If instead you said: We'll use these names, but treat (eg) EXIF.Height and SVG.Height as refinements of Image.Height, it would make more sense. That way you can query Image.Height and get back heights for EXIFs and SVG, right?
'course, if the tools don't understand metadata refinement the game's a bogey.
The point of the spec was to make use of DC were appropriate but give priority to more commonly and more visibly used metadata names already in use in applications (like office software, music players, image viewers etc). So you end up with a mix of popular metadata names and DC (its a compromise basically).
Nailing up is not practical because of all the overlap as I said before.

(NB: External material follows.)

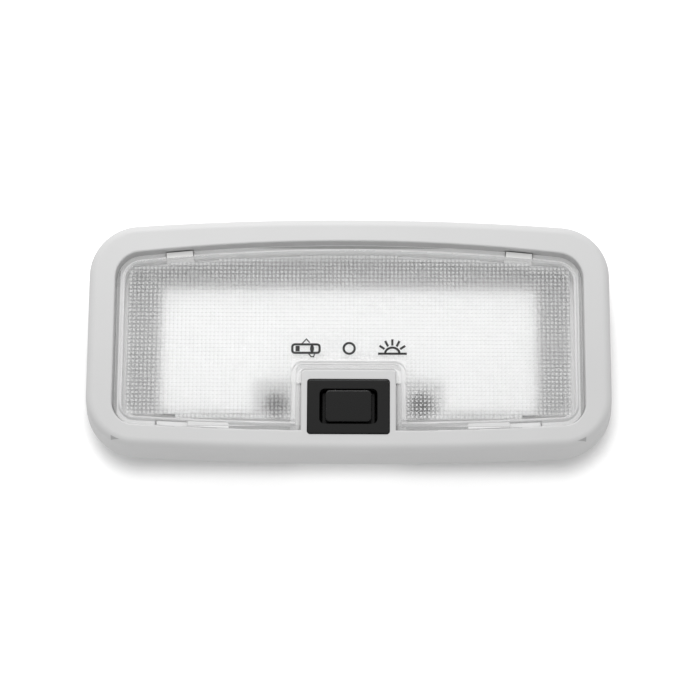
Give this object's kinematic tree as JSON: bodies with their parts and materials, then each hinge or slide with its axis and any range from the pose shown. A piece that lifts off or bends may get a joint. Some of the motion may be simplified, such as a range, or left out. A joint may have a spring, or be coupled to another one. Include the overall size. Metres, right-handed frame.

We need to store and select and search all metadata and you cant do that for hundreds of possible metadata using DC's 13 types.
The Doc terms were taken from what OpenOffice and MSOffice show in their properties dialog. Likewise with Audio and Image.
In case you are desparate for meaningful names (something I'm not entirely sure I agree with because the names themselves should carry no meaning in my view) then fortunately RDF again provides an answer in the form of rdf:label. This is used by Haystack (for one) to construct very usable interfaces so I fail to see why it isn't suitable here.
Now, I'm not an RDF zealot (in fact my PhD thesis will probably argue that its model is unsuitible for the semantic web) but having developed Frege (available from my website) I'm sure it is up to the task of a shared information system like this. RDF's model (whilst icky and model-theoretic ;) has a nice mapping to and from most OO models as well as other paradigms. Unlike most, I believe that given the choice between a hack and a well-developed solution one should go for the latter. This counts double-good for this situation where both approaches will require the same effort.